*OBJECTIVE*.
Copy each line below without leaving any out.

┏━━

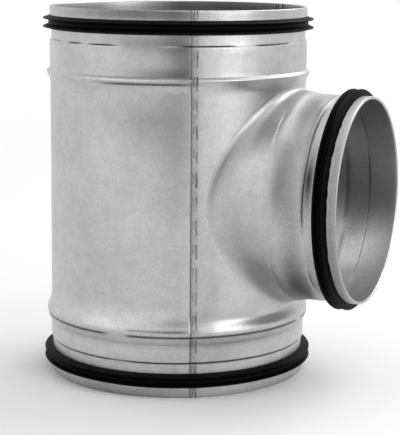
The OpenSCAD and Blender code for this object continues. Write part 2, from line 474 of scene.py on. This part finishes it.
def tubeCrease(angle, height):
    # how dark the sharp lines pressed round the tube are at this place
    fromRim = {"low": height, "top": tee["height"] - height}
    dark = max(lineDark(line, angle, fromRim[line["rim"]]) for line in jawLines.values())
    pastSeam = girth(abs(angle) - tee["seamAngle"], tee["mainRadius"])
    if pastSeam > -seamGrime["behind"]:
        dark = max(dark, seamGrime["dark"] * (1 - ease(pastSeam, seamGrime["from"], seamGrime["to"])))
    return dark


def tubeSurface(radius, angle, height):
    # a point of the tube's sheet, with its steps softened and its dents in
    fromRim, nearer = min((height, "low"), (tee["height"] - height, "top"))
    if fromRim < rim["foldLength"] + rim["foldMargin"]:
        return tubePoint(radius, angle, height)
    least = rim["leastCrisp"]
    crisp = least + (1 - least) * inArcs(angle, jawLines[nearer]["arcs"], rim["crispEnds"])
    shaped = stepRadius(radius, fromRim, tee["mainRadius"], crisp)
    return tubePoint(shaped + outOfRound(angle, height), angle, height)


def tubeRows(sheet, run, angles, lift):
    return [
        [sheet.add(tubeSurface(r, a, z), lift(a), tubeCrease(a, z), tubeTone(a, z)) for a in angles]
        for r, z in run
    ]


# galvanised steel sheet, hot dipped and then rolled: a bright, soft grey metal with a fine grain, clouds of
# duller zinc and faint lines round the tube. The grain is drawn coarser than the real one so that it shows
zinc = {
    "bright": "#c9c9c9", "dull": "#aaaaaa", "line": "#262626",
    "grainSize": 1.1, "mottleSize": 7.0, "cloudSize": 34.0,
    "grainShare": 0.4, "mottleShare": 0.3, "cloudShare": 0.3, "dullAt": 0.32, "brightAt": 0.68,
    "roughness": 0.36, "roughnessSpread": 0.06, "roughAt": 0.3, "smoothAt": 0.7,
    "grainStrength": 0.25, "grainDepth": 0.12,
    "scratchLength": 26.0, "scratchWidth": 1.3, "scratchTone": 0.86, "scratchFrom": 0.58, "scratchTo": 0.72,
}

# the seam welder's marks, measured from the branch shell's edge, with their spacing up the seam and the
# sizes of the blotches that make them wander, stain and wear off in places
welder = {
    "pitch": 14.0, "start": 119.4, "dashDepth": 0.5, "dashCore": 0.35, "wander": 1.2, "wanderSize": 3.846,
    "edgeAt": 0.55, "edgeCore": 0.2, "edgeReach": 1.1, "edgeDark": 0.45,
    "stainAt": 2.4, "stainCore": 1.6, "stainReach": 3.0, "stainSize": 2.381,
    "stainFrom": 0.4, "stainTo": 0.66, "stain": 0.38, "leastStain": 0.07,
    "wearSize": 13.33, "wearFrom": 0.35, "wearTo": 0.6, "leastWorn": 0.35,
    "rows": [
        {"at": 3.1, "width": 0.8, "length": 8.4, "dark": 0.75},
        {"at": 1.3, "width": 0.75, "length": 5.6, "dark": 0.6},
    ],
}


def weldMarks(tree, place, angle, height):
    # two rows of dashes pressed by the welder's wheels, and the grime and stains round them
    turned = addNode(tree, "Math", {0: angle}, operation="ABSOLUTE")
    seamAt = math.radians(tee["seamAngle"])
    inward = 0.1  # any angle does, because the map goes on past its ends
    fromSeam = addNode(tree, "MapRange", {
        "Value": turned.outputs[0], "From Min": seamAt, "From Max": seamAt - inward,
        "To Min": 0.0, "To Max": inward * tee["mainRadius"],
    }, clamp=False)
    wander = addNode(tree, "TexNoise", {
        "Vector": place, "Scale": 1 / (welder["wanderSize"] * unit), "Detail": 3.0,
    })
    shaky = addNode(tree, "Math", {
        0: wander.outputs["Fac"], 1: welder["wander"], 2: fromSeam.outputs[0],
    }, operation="MULTIPLY_ADD")
    pitches = addNode(tree, "Math", {0: height, 1: 1 / (welder["pitch"] * unit)}, operation="MULTIPLY")
    shifted = addNode(tree, "Math", {
        0: pitches.outputs[0], 1: welder["start"] / welder["pitch"],
    }, operation="SUBTRACT")
    share = addNode(tree, "Math", {0: shifted.outputs[0]}, operation="FRACT")
    marks = []
    for row in welder["rows"]:
        # half the wander brings the row back to its place, because noise lies about a half
        off = addNode(tree, "Math", {
            0: shaky.outputs[0], 1: row["at"] + welder["wander"] / 2,
        }, operation="SUBTRACT")
        size = addNode(tree, "Math", {0: off.outputs[0]}, operation="ABSOLUTE")
        thin = addNode(tree, "MapRange", {
            "Value": size.outputs[0], "From Min": row["width"] * welder["dashCore"], "From Max": row["width"],
            "To Min": row["dark"], "To Max": 0.0,
        }, interpolation_type="SMOOTHSTEP")
        inside = addNode(tree, "Math", {
            0: share.outputs[0], 1: 1 - row["length"] / welder["pitch"],
        }, operation="GREATER_THAN")
        marks.append(addNode(tree, "Math", {0: thin.outputs[0], 1: inside.outputs[0]}, operation="MULTIPLY"))
    dashes = addNode(tree, "Math", {0: marks[0].outputs[0], 1: marks[1].outputs[0]}, operation="MAXIMUM")
    wear = addNode(tree, "TexNoise", {
        "Vector": place, "Scale": 1 / (welder["wearSize"] * unit), "Detail": 3.0, "Roughness": 0.7,
    })
    worn = addNode(tree, "MapRange", {
        "Value": wear.outputs["Fac"], "From Min": welder["wearFrom"], "From Max": welder["wearTo"],
        "To Min": welder["leastWorn"], "To Max": 1.0,
    })
    patchy = addNode(tree, "Math", {0: dashes.outputs[0], 1: worn.outputs[0]}, operation="MULTIPLY")

    # the edge of the branch shell
    edgeOff = addNode(tree, "Math", {0: shaky.outputs[0], 1: welder["edgeAt"]}, operation="SUBTRACT")
    edgeSize = addNode(tree, "Math", {0: edgeOff.outputs[0]}, operation="ABSOLUTE")
    edge = addNode(tree, "MapRange", {
        "Value": edgeSize.outputs[0], "From Min": welder["edgeCore"], "From Max": welder["edgeReach"],
        "To Min": welder["edgeDark"], "To Max": 0.0,
    })

    # heat stains between the rows
    stain = addNode(tree, "TexNoise", {
        "Vector": place, "Scale": 1 / (welder["stainSize"] * unit), "Detail": 4.0, "Roughness": 0.7,
    })
    stained = addNode(tree, "MapRange", {
        "Value": stain.outputs["Fac"], "From Min": welder["stainFrom"], "From Max": welder["stainTo"],
        "To Min": welder["leastStain"], "To Max": welder["stain"],
    })
    stainOff = addNode(tree, "Math", {0: shaky.outputs[0], 1: welder["stainAt"]}, operation="SUBTRACT")
    stainSize = addNode(tree, "Math", {0: stainOff.outputs[0]}, operation="ABSOLUTE")
    stainShare = addNode(tree, "MapRange", {
        "Value": stainSize.outputs[0], "From Min": welder["stainCore"], "From Max": welder["stainReach"],
        "To Min": 1.0, "To Max": 0.0,
    })
    grime = addNode(tree, "Math", {0: stained.outputs[0], 1: stainShare.outputs[0]}, operation="MULTIPLY")
    seamEdge = addNode(tree, "Math", {0: grime.outputs[0], 1: edge.outputs[0]}, operation="MAXIMUM")
    dark = addNode(tree, "Math", {0: patchy.outputs[0], 1: seamEdge.outputs[0]}, operation="MAXIMUM")
    return patchy.outputs[0], dark.outputs[0]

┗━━

*TASK ANSWER*.
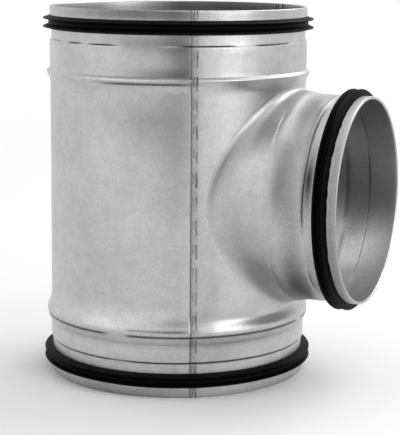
The OpenSCAD and Blender code for this object continues. Write part 2, from line 474 of scene.py on. This part finishes it.
def tubeCrease(angle, height):
    # how dark the sharp lines pressed round the tube are at this place
    fromRim = {"low": height, "top": tee["height"] - height}
    dark = max(lineDark(line, angle, fromRim[line["rim"]]) for line in jawLines.values())
    pastSeam = girth(abs(angle) - tee["seamAngle"], tee["mainRadius"])
    if pastSeam > -seamGrime["behind"]:
        dark = max(dark, seamGrime["dark"] * (1 - ease(pastSeam, seamGrime["from"], seamGrime["to"])))
    return dark


def tubeSurface(radius, angle, height):
    # a point of the tube's sheet, with its steps softened and its dents in
    fromRim, nearer = min((height, "low"), (tee["height"] - height, "top"))
    if fromRim < rim["foldLength"] + rim["foldMargin"]:
        return tubePoint(radius, angle, height)
    least = rim["leastCrisp"]
    crisp = least + (1 - least) * inArcs(angle, jawLines[nearer]["arcs"], rim["crispEnds"])
    shaped = stepRadius(radius, fromRim, tee["mainRadius"], crisp)
    return tubePoint(shaped + outOfRound(angle, height), angle, height)


def tubeRows(sheet, run, angles, lift):
    return [
        [sheet.add(tubeSurface(r, a, z), lift(a), tubeCrease(a, z), tubeTone(a, z)) for a in angles]
        for r, z in run
    ]


# galvanised steel sheet, hot dipped and then rolled: a bright, soft grey metal with a fine grain, clouds of
# duller zinc and faint lines round the tube. The grain is drawn coarser than the real one so that it shows
zinc = {
    "bright": "#c9c9c9", "dull": "#aaaaaa", "line": "#262626",
    "grainSize": 1.1, "mottleSize": 7.0, "cloudSize": 34.0,
    "grainShare": 0.4, "mottleShare": 0.3, "cloudShare": 0.3, "dullAt": 0.32, "brightAt": 0.68,
    "roughness": 0.36, "roughnessSpread": 0.06, "roughAt": 0.3, "smoothAt": 0.7,
    "grainStrength": 0.25, "grainDepth": 0.12,
    "scratchLength": 26.0, "scratchWidth": 1.3, "scratchTone": 0.86, "scratchFrom": 0.58, "scratchTo": 0.72,
}

# the seam welder's marks, measured from the branch shell's edge, with their spacing up the seam and the
# sizes of the blotches that make them wander, stain and wear off in places
welder = {
    "pitch": 14.0, "start": 119.4, "dashDepth": 0.5, "dashCore": 0.35, "wander": 1.2, "wanderSize": 3.846,
    "edgeAt": 0.55, "edgeCore": 0.2, "edgeReach": 1.1, "edgeDark": 0.45,
    "stainAt": 2.4, "stainCore": 1.6, "stainReach": 3.0, "stainSize": 2.381,
    "stainFrom": 0.4, "stainTo": 0.66, "stain": 0.38, "leastStain": 0.07,
    "wearSize": 13.33, "wearFrom": 0.35, "wearTo": 0.6, "leastWorn": 0.35,
    "rows": [
        {"at": 3.1, "width": 0.8, "length": 8.4, "dark": 0.75},
        {"at": 1.3, "width": 0.75, "length": 5.6, "dark": 0.6},
    ],
}


def weldMarks(tree, place, angle, height):
    # two rows of dashes pressed by the welder's wheels, and the grime and stains round them
    turned = addNode(tree, "Math", {0: angle}, operation="ABSOLUTE")
    seamAt = math.radians(tee["seamAngle"])
    inward = 0.1  # any angle does, because the map goes on past its ends
    fromSeam = addNode(tree, "MapRange", {
        "Value": turned.outputs[0], "From Min": seamAt, "From Max": seamAt - inward,
        "To Min": 0.0, "To Max": inward * tee["mainRadius"],
    }, clamp=False)
    wander = addNode(tree, "TexNoise", {
        "Vector": place, "Scale": 1 / (welder["wanderSize"] * unit), "Detail": 3.0,
    })
    shaky = addNode(tree, "Math", {
        0: wander.outputs["Fac"], 1: welder["wander"], 2: fromSeam.outputs[0],
    }, operation="MULTIPLY_ADD")
    pitches = addNode(tree, "Math", {0: height, 1: 1 / (welder["pitch"] * unit)}, operation="MULTIPLY")
    shifted = addNode(tree, "Math", {
        0: pitches.outputs[0], 1: welder["start"] / welder["pitch"],
    }, operation="SUBTRACT")
    share = addNode(tree, "Math", {0: shifted.outputs[0]}, operation="FRACT")
    marks = []
    for row in welder["rows"]:
        # half the wander brings the row back to its place, because noise lies about a half
        off = addNode(tree, "Math", {
            0: shaky.outputs[0], 1: row["at"] + welder["wander"] / 2,
        }, operation="SUBTRACT")
        size = addNode(tree, "Math", {0: off.outputs[0]}, operation="ABSOLUTE")
        thin = addNode(tree, "MapRange", {
            "Value": size.outputs[0], "From Min": row["width"] * welder["dashCore"], "From Max": row["width"],
            "To Min": row["dark"], "To Max": 0.0,
        }, interpolation_type="SMOOTHSTEP")
        inside = addNode(tree, "Math", {
            0: share.outputs[0], 1: 1 - row["length"] / welder["pitch"],
        }, operation="GREATER_THAN")
        marks.append(addNode(tree, "Math", {0: thin.outputs[0], 1: inside.outputs[0]}, operation="MULTIPLY"))
    dashes = addNode(tree, "Math", {0: marks[0].outputs[0], 1: marks[1].outputs[0]}, operation="MAXIMUM")
    wear = addNode(tree, "TexNoise", {
        "Vector": place, "Scale": 1 / (welder["wearSize"] * unit), "Detail": 3.0, "Roughness": 0.7,
    })
    worn = addNode(tree, "MapRange", {
        "Value": wear.outputs["Fac"], "From Min": welder["wearFrom"], "From Max": welder["wearTo"],
        "To Min": welder["leastWorn"], "To Max": 1.0,
    })
    patchy = addNode(tree, "Math", {0: dashes.outputs[0], 1: worn.outputs[0]}, operation="MULTIPLY")

    # the edge of the branch shell
    edgeOff = addNode(tree, "Math", {0: shaky.outputs[0], 1: welder["edgeAt"]}, operation="SUBTRACT")
    edgeSize = addNode(tree, "Math", {0: edgeOff.outputs[0]}, operation="ABSOLUTE")
    edge = addNode(tree, "MapRange", {
        "Value": edgeSize.outputs[0], "From Min": welder["edgeCore"], "From Max": welder["edgeReach"],
        "To Min": welder["edgeDark"], "To Max": 0.0,
    })

    # heat stains between the rows
    stain = addNode(tree, "TexNoise", {
        "Vector": place, "Scale": 1 / (welder["stainSize"] * unit), "Detail": 4.0, "Roughness": 0.7,
    })
    stained = addNode(tree, "MapRange", {
        "Value": stain.outputs["Fac"], "From Min": welder["stainFrom"], "From Max": welder["stainTo"],
        "To Min": welder["leastStain"], "To Max": welder["stain"],
    })
    stainOff = addNode(tree, "Math", {0: shaky.outputs[0], 1: welder["stainAt"]}, operation="SUBTRACT")
    stainSize = addNode(tree, "Math", {0: stainOff.outputs[0]}, operation="ABSOLUTE")
    stainShare = addNode(tree, "MapRange", {
        "Value": stainSize.outputs[0], "From Min": welder["stainCore"], "From Max": welder["stainReach"],
        "To Min": 1.0, "To Max": 0.0,
    })
    grime = addNode(tree, "Math", {0: stained.outputs[0], 1: stainShare.outputs[0]}, operation="MULTIPLY")
    seamEdge = addNode(tree, "Math", {0: grime.outputs[0], 1: edge.outputs[0]}, operation="MAXIMUM")
    dark = addNode(tree, "Math", {0: patchy.outputs[0], 1: seamEdge.outputs[0]}, operation="MAXIMUM")
    return patchy.outputs[0], dark.outputs[0]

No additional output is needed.